“A Certain Splendid Memory”
Winter found Churchill speaking in Boston, where he was introduced by Mark Twain: “England sinned when she got herself into a war in South Africa which she could have avoided, just as we have sinned in getting into a similar war in the Philippines. Mr. Churchill by his father is an Englishman, by his mother he is an American, no doubt a blend that makes the perfect man. England and America; we are kin. And now that we are also kin in sin, there is nothing more to be desired. The harmony is perfect‹like Mr. Churchill himself, whom I now have the honour to present to you.” Twain inscribed for Churchill a collection of his works: “To be good is noble; to teach others how to be good is nobler, & no trouble.”
While in America, Winston’s friend, Bourke Cockran, arranged for him to meet President McKinley and to dine with New York Governor Theodore Roosevelt. Queen Victoria died in January and Churchill sailed from New York to England on February 2nd, the day of her funeral.

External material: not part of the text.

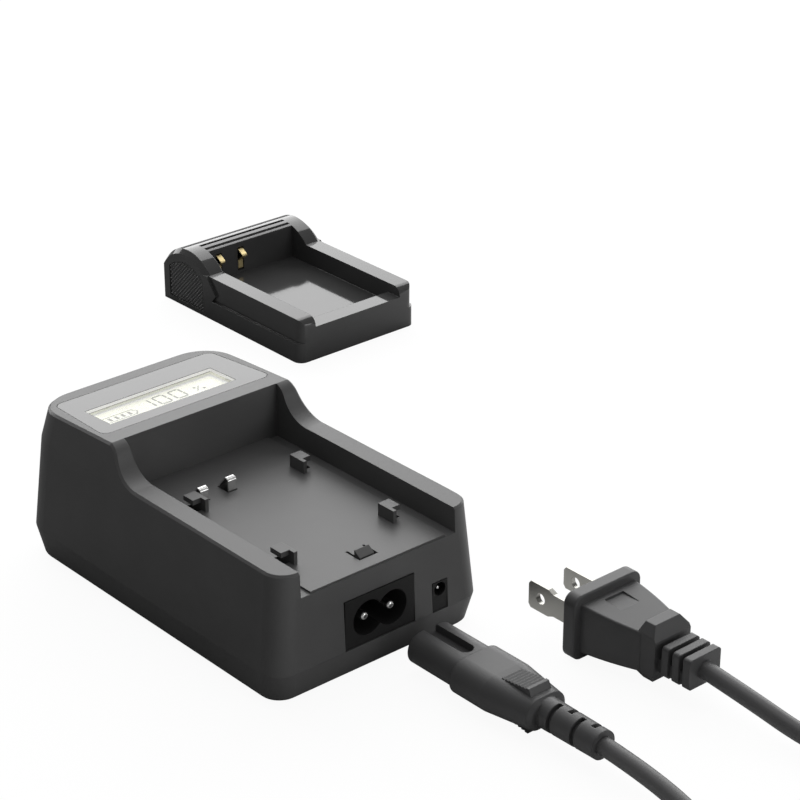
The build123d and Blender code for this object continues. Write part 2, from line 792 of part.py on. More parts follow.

The House of Commons was full on the night of Churchill’s maiden speech February 18th. Beginning with the Boer War, he defended the Army’s conduct in prosecuting it: “From what I saw of the war, and I sometimes saw something of it, I believe that as compared with other wars, especially those in which a civil population took part, this war [was] carried on with unusual humanity and generosity.” But he criticized proposals to impose a military government over the Boers, advocating instead a civil government: “As soon as it is known that there is in the Transvaal a government under which property and liberty are secure, so soon as it is known that in these countries one can live freely and safely, there would be a rush of immigrants from all parts of the world to develop the country and to profit by the great revival of trade which usually follows war of all kinds.”
Churchill concluded with a graceful reference to his late father, Lord Randolph: “I cannot sit down without saying how very grateful I am for the kindness and patience with which the House has heard me, and which have been extended to me, I well know, not on my own account, but because of a certain splendid memory which many hon. Members still preserve.”